La causalité, les décrets divins et le péché
25 juin 2022

Qu’est-ce que la causalité ?

Depuis bien longtemps déjà, le calvinisme et l’arminianisme luttent l’un contre l’autre sur les sujets de la souveraineté de Dieu, de la prédestination (élection et réprobation), de la grâce et plus encore. Je défends, comme vous le savez sûrement, la doctrine réformée, qui elle-même défend le calvinisme.

Dans cet élan, je vous propose tout d’abord d’étudier ensemble la causalité, telle que la conçoit Aristote dans sa Métaphysique (mais également plusieurs théologiens par la suite, qui ont emprunté son génie) en harmonie avec notre compréhension des décrets divins.

En premier lieu, nous pouvons discuter des quatre causes. Les voici avec une courte description :

    1— Instrumentale (ou formelle) — La forme que le décret réalise (qu’est-ce que c’est ?).
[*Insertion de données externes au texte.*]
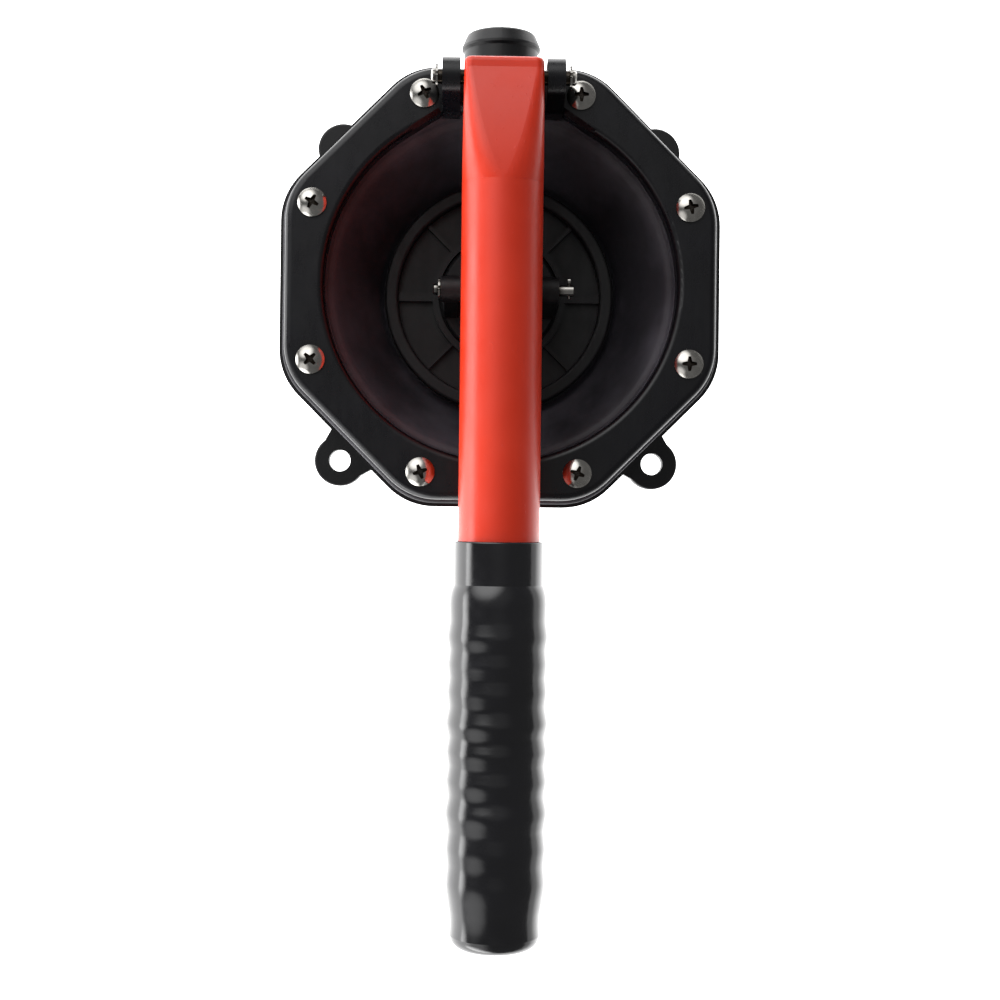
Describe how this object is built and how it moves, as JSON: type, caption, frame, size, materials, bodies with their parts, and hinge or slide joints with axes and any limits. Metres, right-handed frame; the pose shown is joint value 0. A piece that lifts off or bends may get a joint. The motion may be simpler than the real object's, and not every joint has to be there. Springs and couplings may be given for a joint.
{
  "type": "manual bilge pump",
  "caption": "Lever-worked diaphragm bilge pump with an octagonal clamp ring, in-line hose tails, mounting ears and a long gripped lever.",
  "frame": {"origin": "centre of the four mounting holes, on the flat mounting face", "axes": "+Z from the mounting face to the lever, +Y towards the outlet tail, +X to the right seen from the lever side"},
  "size_m": [0.1548, 0.3249, 0.1012],
  "materials": {
    "housing_plastic": "moulded black, fine satin grain",
    "ring_plastic": "moulded black, semi-gloss",
    "tail_plastic": "moulded black, semi-gloss",
    "plate_plastic": "moulded black, satin",
    "seat_plastic": "moulded black, satin",
    "lever_red": "smooth red, satin gloss",
    "grip_vinyl": "dipped black vinyl, glossy",
    "diaphragm_rubber": "smooth black rubber, semi-gloss",
    "seal_rubber": "black rubber",
    "stainless": "satin stainless steel",
    "bush_nylon": "natural nylon"
  },
  "bodies": {
    "pump_body": {"body_housing": "housing_plastic", "clamp_ring": "ring_plastic", "ring_screws": "stainless", "ring_nuts": "stainless", "diaphragm": "diaphragm_rubber", "outlet_tail": "tail_plastic", "inlet_tail": "tail_plastic", "outlet_gasket": "seal_rubber", "inlet_gasket": "seal_rubber", "outlet_tail_screws": "stainless", "inlet_tail_screws": "stainless", "outlet_valve_seat": "seat_plastic", "inlet_valve_seat": "seat_plastic", "outlet_flap_pin": "stainless", "inlet_flap_pin": "stainless", "pivot_pin": "stainless", "pivot_clips": "stainless"},
    "lever": {"lever_arm": "lever_red", "grip": "grip_vinyl", "pivot_bushes": "bush_nylon"},
    "plate": {"diaphragm_plate": "plate_plastic", "backing_plate": "plate_plastic", "yoke": "plate_plastic", "plate_bolt": "stainless", "plate_washer": "stainless", "plate_nut": "stainless", "link_pin": "stainless", "link_clip": "stainless", "link_split_pin": "stainless"},
    "outlet_flap": {"outlet_flap": "seal_rubber", "outlet_flap_weight": "stainless", "outlet_flap_rivet": "stainless"},
    "inlet_flap": {"inlet_flap": "seal_rubber", "inlet_flap_weight": "stainless", "inlet_flap_rivet": "stainless"}
  },
  "joints": [
    {"name": "lever_pivot", "type": "hinge", "parent": "pump_body", "child": "lever", "pos_m": [0, 0.0675, 0.084], "axis": [-1, 0, 0], "range_deg": [0, 38]},
    {"name": "plate_stroke", "type": "slide", "parent": "pump_body", "child": "plate", "axis": [0, 0, 1], "range_m": [0, 0.0479], "deforming": ["diaphragm"]},
    {"name": "outlet_flap_hinge", "type": "hinge", "parent": "pump_body", "child": "outlet_flap", "pos_m": [0, 0.0621, 0.032], "axis": [1, 0, 0], "range_deg": [0, 40]},
    {"name": "inlet_flap_hinge", "type": "hinge", "parent": "pump_body", "child": "inlet_flap", "pos_m": [0, -0.0609, 0.032], "axis": [1, 0, 0], "range_deg": [0, 40]}
  ],
  "couplings": [
    {"joint": "plate_stroke", "follows": "lever_pivot", "m_per_rad": 0.0722}
  ]
}
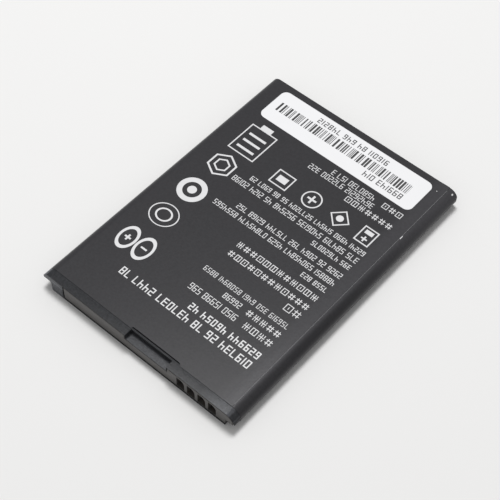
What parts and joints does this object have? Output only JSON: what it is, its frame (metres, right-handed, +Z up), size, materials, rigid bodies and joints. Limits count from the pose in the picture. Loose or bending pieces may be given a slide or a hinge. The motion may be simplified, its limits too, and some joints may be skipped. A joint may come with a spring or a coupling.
{
  "type": "mobile phone battery",
  "caption": "Flat removable phone battery pack with rounded long sides, a film wrap, a barcode sticker and a notched moulded end cap with recessed contacts.",
  "frame": {"origin": "middle of the footprint, on the surface that the battery lies on, printed face up", "axes": "+X across the width, +Y along the length away from the contact end, +Z up out of the printed face"},
  "size_m": [0.049, 0.0692, 0.0043],
  "materials": {
    "film": "satin printed film",
    "label": "coated paper",
    "cap": "finely textured moulding",
    "plate": "smooth moulding",
    "gold": "gold plating",
    "can": "drawn",
    "nickel": "nickel strip",
    "insulator": "insulating paper",
    "gasket": "moulded",
    "board": "coated laminate",
    "chip": "moulded",
    "ceramic": "fired ceramic",
    "tape": "double-sided tape"
  },
  "bodies": {
    "root": {"end_cap": "cap", "front_plate": "plate", "rear_cap": "cap", "wrap_film": "film", "barcode_label": "label", "cell": "can", "lid_insulator": "insulator", "terminal_gasket": "gasket", "terminal_rivet": "nickel", "fill_plug": "can", "clad_plate": "nickel", "thermal_cutoff": "chip", "positive_tab": "nickel", "negative_tab": "nickel", "cutoff_lead": "nickel", "protection_board": "board", "positive_pad": "nickel", "negative_pad": "nickel", "protection_chip": "chip", "switch_chip": "chip", "sense_resistor": "ceramic", "filter_resistor": "ceramic", "filter_capacitor": "ceramic", "thermistor": "ceramic", "identity_resistor": "ceramic", "rear_adhesive": "tape", "contact_1": "gold", "contact_2": "gold", "contact_3": "gold", "contact_4": "gold"}
  },
  "joints": []
}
    2— Matérielle — La matière nécessaire (de quelle matière est-ce fait ?).

    3— Efficiente — La source du processus qui conduit à ce qu’elle est (qui l’a fait ?).

    4— Finale — La raison pour laquelle elle a été produite (pourquoi l’a-t-il fait ?).

Prenons une illustration simple pour mieux comprendre comment fonctionne la causalité. Imaginons ensemble la construction d’une maison.

La cause instrumentale (ou formelle) ici serait le le plan de la maison, son design, si on veut. La cause matérielle serait le bois, ainsi que tout autre matériau utile. La cause efficiente serait le charpentier et finalement, la cause finale serait la maison.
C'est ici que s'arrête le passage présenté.